Industrial wastewater and emissions also add dangerous metals and chemicals to the oceans, including lead, mercury and persistent organic pollutants. The latter accumulate in the fat of whales, sharks and other animals.

Is there a solution to this mess?

The Ocean Cleanup, a Dutch foundation, has announced a plan to start extracting plastic from an area known as the Great Pacific garbage patch in 2018 using a floating system developed for this purpose.

Read more: Green entrepreneur sets sights on Great Pacific garbage patch

Apart from that, efforts to reduce plastic waste and implement stricter rules concerning wastewater treatment are necessary around the globe.

5. Buried treasure

You might think that our oceans have already seen enough exploitation. But the big rush may be yet to come.

Deep in the oceans, valuable natural resources are waiting to be uncovered.
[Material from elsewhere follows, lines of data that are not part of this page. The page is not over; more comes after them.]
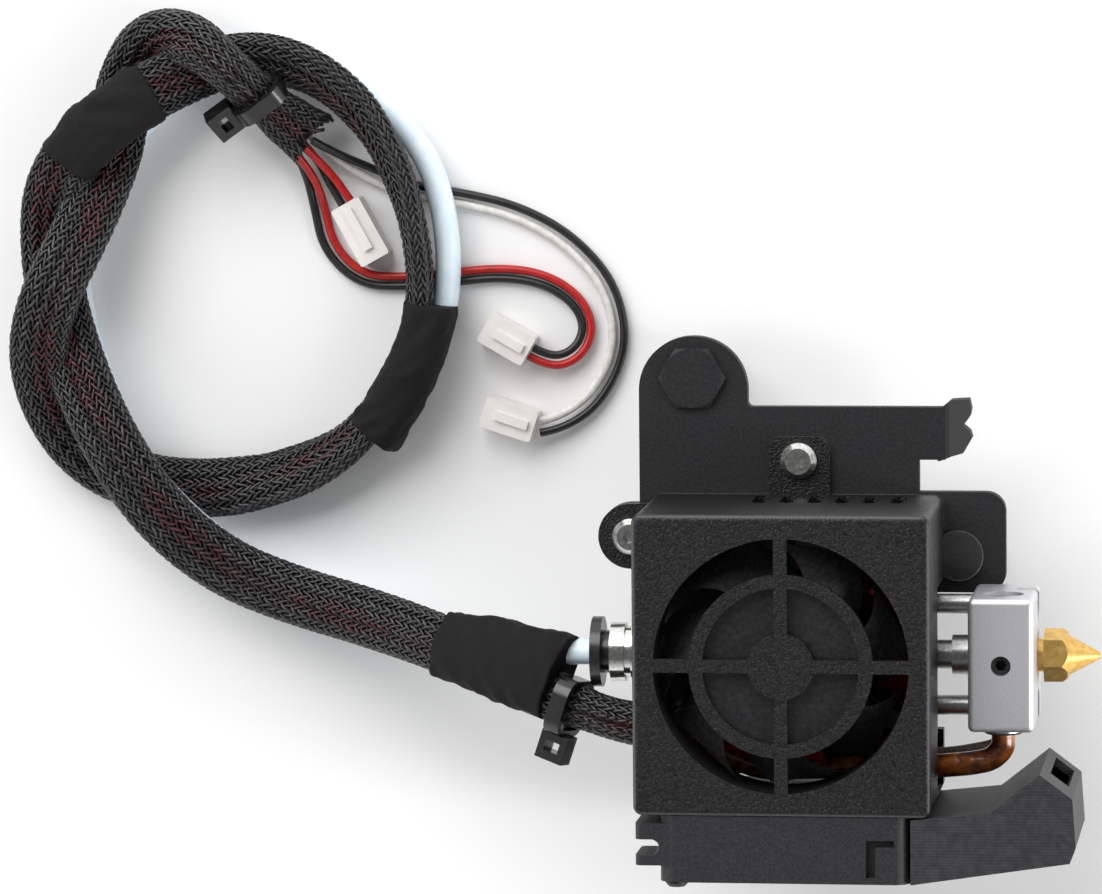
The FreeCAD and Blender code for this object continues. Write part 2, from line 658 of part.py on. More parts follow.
def coupler_body():
    """Push-in coupler: thread in the sink, hexagon, then a round body outside the shroud."""
    hex_start = sink_x0 - 6.0
    thread = rod(6.0, V(sink_x0, hotend_y, hotend_z), X, 6.0)
    grip = hexagon(coupler_hex, V(hex_start, hotend_y, hotend_z), X, 6.0, 30.0)
    body = rod(coupler_body_diameter, V(coupler_mouth(), hotend_y, hotend_z), X, hex_start - coupler_mouth())
    groove = ring(coupler_body_diameter + 2, coupler_body_diameter - 1.2,
                  V(coupler_mouth() + 2.2, hotend_y, hotend_z), X, 1.0)
    whole = join([thread, grip, body.cut(groove)])
    pocket = rod(6.6, V(coupler_mouth() - 1, hotend_y, hotend_z), X, 1 + 7.5)
    bore = rod(tube_diameter + 2 * slip_gap, V(coupler_mouth() - 1, hotend_y, hotend_z), X, 60)
    return whole.cut(pocket).cut(bore)


def coupler_collet():
    """Release collet: a flange to press and a sleeve that slides in the body."""
    gap = collet_travel + 0.3
    flange = rod(collet_diameter, V(coupler_mouth() - gap - 1.6, hotend_y, hotend_z), X, 1.6)
    sleeve = rod(6.6 - 2 * running_gap, V(coupler_mouth() - gap, hotend_y, hotend_z), X, gap + 5.0)
    bore = rod(tube_diameter + 2 * running_gap, V(coupler_mouth() - 10, hotend_y, hotend_z), X, 30)
    return join([flange, sleeve]).cut(bore)


def liner_tube():
    """Guide tube from the collet's mouth down to the nozzle."""
    start = coupler_mouth() - collet_travel - 0.3 - 1.6
    length = block_x0 + 5.2 - start
    return ring(tube_diameter, filament_bore, V(start, hotend_y, hotend_z), X, length)


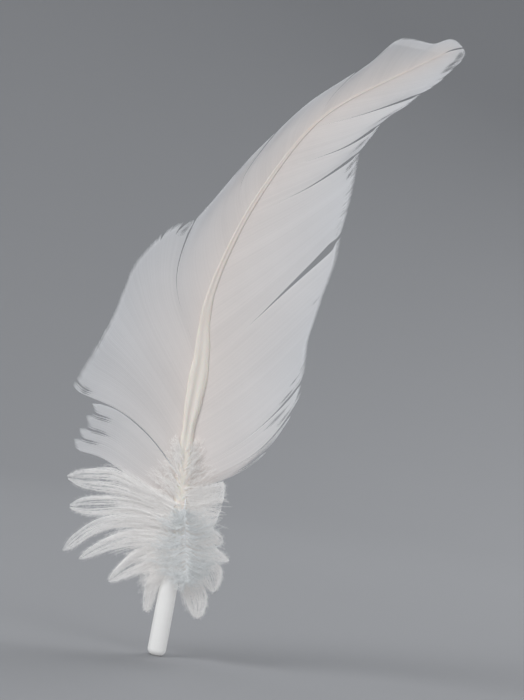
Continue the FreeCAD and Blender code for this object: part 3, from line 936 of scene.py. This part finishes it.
# ---------------------------------------------------------------------------------------
# Base fluff: the shortest, softest barbs, which grow from the shaft's front and sides where
# the down ends and the vane begins, and veil the shaft there.
# ---------------------------------------------------------------------------------------
BASE_LOW = 29.0
BASE_HIGH = 70.0
BASE_THREADS = 700
BASE_LENGTH = (6.0, 14.0)
BASE_SEED = 71
BASE_TURN = 1.4
BASE_CLEAR = 0.05
BASE_OVER_VANE = 0.25
BASE_ARCH = 0.3
BASE_DROOP = 0.12
BASE_HALF_WIDTH = 0.06
BASE_THICKNESS = 0.6
BASE_HAIRS = (34, 1.2, 0.3)
# by height: how steeply the threads rise, and how long they are beside the longest
BASE_HEIGHTS = [29.0, 40.0, 52.0, 62.0, 70.0]
BASE_RISES = [-0.9, -0.35, 0.3, 1.1, 1.6]
BASE_LENGTHS = [0.7, 1.0, 0.95, 0.65, 0.35]
# The faint emission in the fluff's own colour is painted light, lifting the shade among the threads.
fluff_finish = Finish("base_fluff_threads", {"Specular IOR Level": 0.3, "Sheen Weight": 0.25,
                                             "Sheen Roughness": 0.6, "Emission Strength": 0.09})
fluff_tone = fluff_finish.value_of("tone")
fluff_colour = fluff_finish.shade((0.92, 0.905, 0.89, 1), 0.92 + fluff_tone * 0.08)
fluff_finish.set(Base_Color=fluff_colour, Emission_Color=fluff_colour, Roughness=0.65 + fluff_tone * 0.2)
random = np.random.default_rng(BASE_SEED)
share = np.linspace(0, 1, DOWN_STEPS)[None, :]
height = BASE_LOW + (BASE_HIGH - BASE_LOW) * random.uniform(0, 1, BASE_THREADS) ** 1.5
centre, sideways, half_width = shaft_place(height)
turn = random.uniform(-BASE_TURN, BASE_TURN, BASE_THREADS)
start = centre + sideways * (np.sin(turn) * (half_width + BASE_CLEAR))[:, None]
start[:, 1] -= np.cos(turn) * (half_width + BASE_CLEAR) * np.interp(height, BULGE_HEIGHTS, BULGE_SHARES)
spread = np.where(np.sin(turn) < 0, -1, 1) * random.uniform(0.4, 1.0, BASE_THREADS)
rise = np.interp(height, BASE_HEIGHTS, BASE_RISES) + random.normal(0, 0.3, BASE_THREADS)
heading = unit(np.stack([spread, random.uniform(-0.06, 0.08, BASE_THREADS), rise], -1))
length = random.uniform(*BASE_LENGTH, BASE_THREADS) * np.interp(height, BASE_HEIGHTS, BASE_LENGTHS)
curve = random.normal(0, 0.15, (BASE_THREADS, 1)) * share ** 2
place = start[:, None] + heading[:, None] * (length[:, None] * share)[..., None]
place[..., 2] += curve * length[:, None]
place[..., 0] += np.sign(spread)[:, None] * BASE_DROOP * length[:, None] * share ** 2
ground = sheet_depth(place[..., 0], place[..., 2])
place[..., 1] = np.minimum(place[..., 1], ground - BASE_OVER_VANE) - BASE_ARCH * np.sin(np.pi * share)
front = np.broadcast_to(np.array([0.0, -1.0, 0.0]), place.shape)
width = BASE_HALF_WIDTH * THREAD_TAPER
fluff = downy("base_fluff", place, front, width, BASE_THICKNESS, BASE_HAIRS, random, fluff_finish.material)
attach(fluff, "shaft")

# ---------------------------------------------------------------------------------------
# Afterfeather: a small downy feather hung from the upper umbilicus, in front of the barrel.
# Its thin stem carries loose grey-white threads to both sides.
# ---------------------------------------------------------------------------------------
AFTER_TOP = np.array([0.6, 51.0])
AFTER_END = np.array([5.6, 27.0])
AFTER_FRONT = 5.4
AFTER_OUTLINES = {
    "left": [(-1.5, 50.0), (-6.0, 46.0), (-7.4, 38.0), (-4.6, 30.0), (3.0, 26.0)],
    "right": [(3.2, 50.4), (11.0, 48.0), (15.4, 41.0), (13.8, 32.0), (8.0, 26.0)],
}
# The faint emission in the threads' own colour is painted light, lifting the shade among them.
after = Finish("afterfeather_threads", {"Specular IOR Level": 0.3, "Sheen Weight": 0.3,
                                        "Sheen Roughness": 0.6, "Emission Strength": 0.07})
after_tone = after.value_of("tone")
after_colour = after.shade((0.80, 0.82, 0.825, 1), 0.88 + after_tone * 0.12)
after.set(Base_Color=after_colour, Emission_Color=after_colour, Roughness=0.7 + after_tone * 0.2)

AFTER_STRAY = 3.0
AFTER_STRAY_SPREAD = 2.0
AFTER_THREADS = 150
AFTER_SEED = 80
AFTER_SHORT = 0.3
AFTER_SAG = 1.5
AFTER_SWAY = 0.7
AFTER_CURL = 0.9
AFTER_TAPER = np.linspace(1.1, 0.3, DOWN_STEPS)[None, :]

# The stem starts inside the shaft at the umbilicus and turns down in front of the barrel
STEM_BEND = [(0.2, -1.6, 53.6), (0.3, -3.4, 53.4), (0.45, -4.9, 52.4)]
STEM_RADIUS = 0.2
STEM_RING = 10
STEM_STEPS = 12
STEM_THINNING = 0.7
straight = np.linspace(0, 1, STEM_STEPS)[:, None]
stem_top = np.array([AFTER_TOP[0], -AFTER_FRONT, AFTER_TOP[1]])
stem_end = np.array([AFTER_END[0], -AFTER_FRONT, AFTER_END[1]])
stem_line = np.concatenate([STEM_BEND, stem_top * (1 - straight) + stem_end * straight])
stem_path = unit(np.gradient(stem_line, axis=0))
stem_side = np.broadcast_to(np.array([1.0, 0.0, 0.0]), stem_path.shape)
stem_front = unit(np.cross(stem_side, stem_path))
stem_rings = []
for ring, centre in enumerate(stem_line):
    radius = STEM_RADIUS * (1 - STEM_THINNING * ring / (len(stem_line) - 1))
    for k in range(STEM_RING):
        angle = 2 * math.pi * k / STEM_RING
        away = math.cos(angle) * stem_side[ring] + math.sin(angle) * stem_front[ring]
        stem_rings.append(centre + radius * away)
stem_faces = tube_faces(len(stem_line), STEM_RING)
stem = make_piece("afterfeather_stem", stem_rings, stem_faces, {}, after.material)
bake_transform(stem)
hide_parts("afterfeather_shaft")

for side, (name, outline) in zip((-1, 1), AFTER_OUTLINES.items()):
    random = np.random.default_rng(AFTER_SEED + side)
    count = AFTER_THREADS
    start = np.sort(random.random(count))
    root = AFTER_END[None, :] * (1 - start[:, None]) + AFTER_TOP[None, :] * start[:, None]
    stray = np.clip(random.normal(0, AFTER_STRAY_SPREAD, (count, 2)), -AFTER_STRAY, AFTER_STRAY)
    goal = read(line_through(outline[::-1]), start) + stray
    v = np.linspace(0, 1, DOWN_STEPS)[None, :, None]
    droop = np.array([0, -AFTER_SAG]) * np.sin(np.pi * v)
    reach = 1 - AFTER_SHORT * random.random((count, 1, 1)) ** 2
    flat = root[:, None] + (goal - root)[:, None] * v * reach + droop
    sway = random.normal(0, AFTER_SWAY, (count, 1)) * v[..., 0] + AFTER_CURL * v[..., 0] ** 2
    place = np.stack([flat[..., 0], -AFTER_FRONT + sway, flat[..., 1]], -1)
    front = np.broadcast_to(np.array([0.0, -1.0, 0.0]), place.shape)
    width = DOWN_HALF_WIDTH * AFTER_TAPER
    label = f"afterfeather_{name}"
    piece = downy(label, place, front, width, DOWN_THICKNESS, DOWN_HAIRS, random, after.material)
    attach(piece, "afterfeather")
    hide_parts(f"afterfeather_down_{name}")
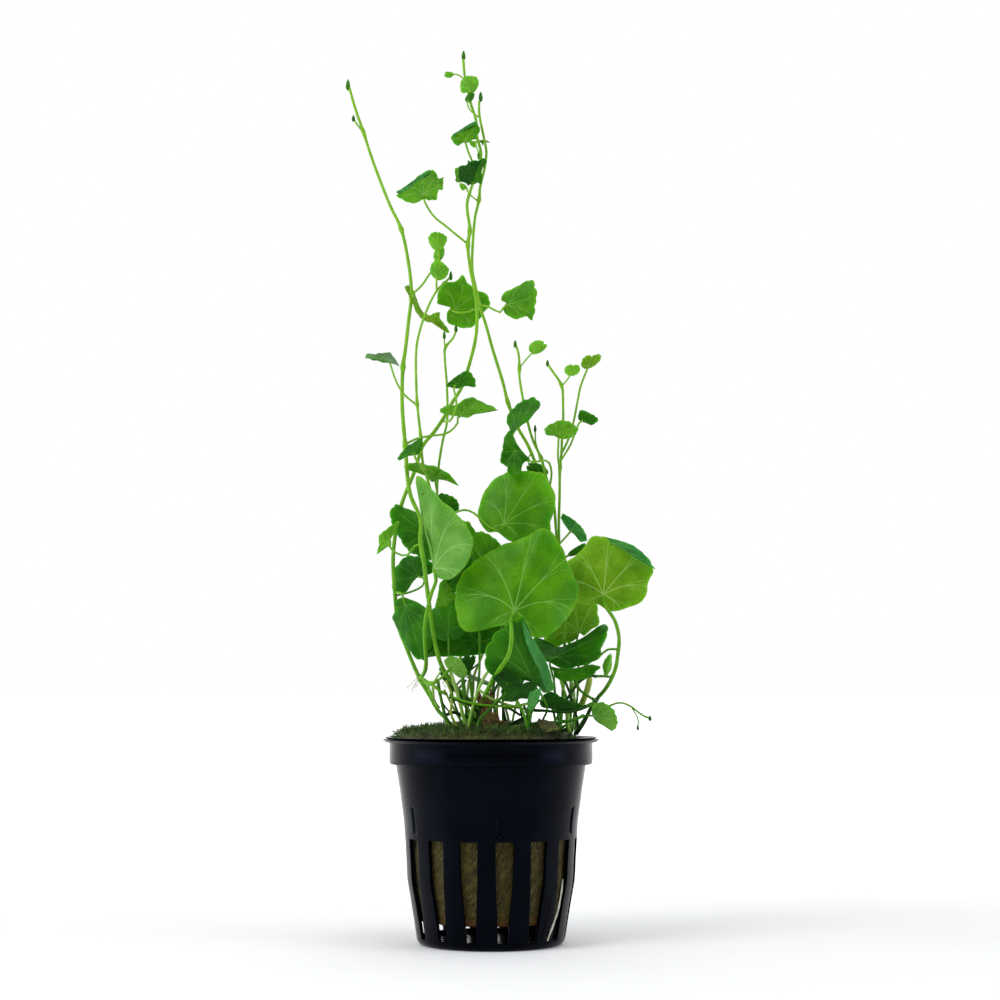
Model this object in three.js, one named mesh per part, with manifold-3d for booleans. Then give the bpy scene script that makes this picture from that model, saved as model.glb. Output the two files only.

One example is manganese nodules, rocks on the seafloor composed of iron and manganese hydroxide. Manganese is used to produce industrial metal alloys, in particular stainless steel.

Manganese nodules and other precious minerals line the ocean floorImage: picture-alliance/blickwinkel/R. Koenig

Experts estimate there are more than 7 billion tons of manganese in the oceans, more than in reserves on land.

Many countries have already secured claims on the seafloor, areas where they plan to begin mining operations as soon as the process is allowed and becomes economically viable.

Other precious metals like cobalt, nickel, thallium and rare earth elements are also known to exist down below, ready for extraction. But research shows that such metallic nodule fields are hot spots of biodiversity.

Last year, researchers discovered a "ghostlike" octopus living close to these nodules which they called Casper. Mining operations could dramatically affect these delicate ecosystems.

Strict rules on deep sea mining are needed to prevent the worst.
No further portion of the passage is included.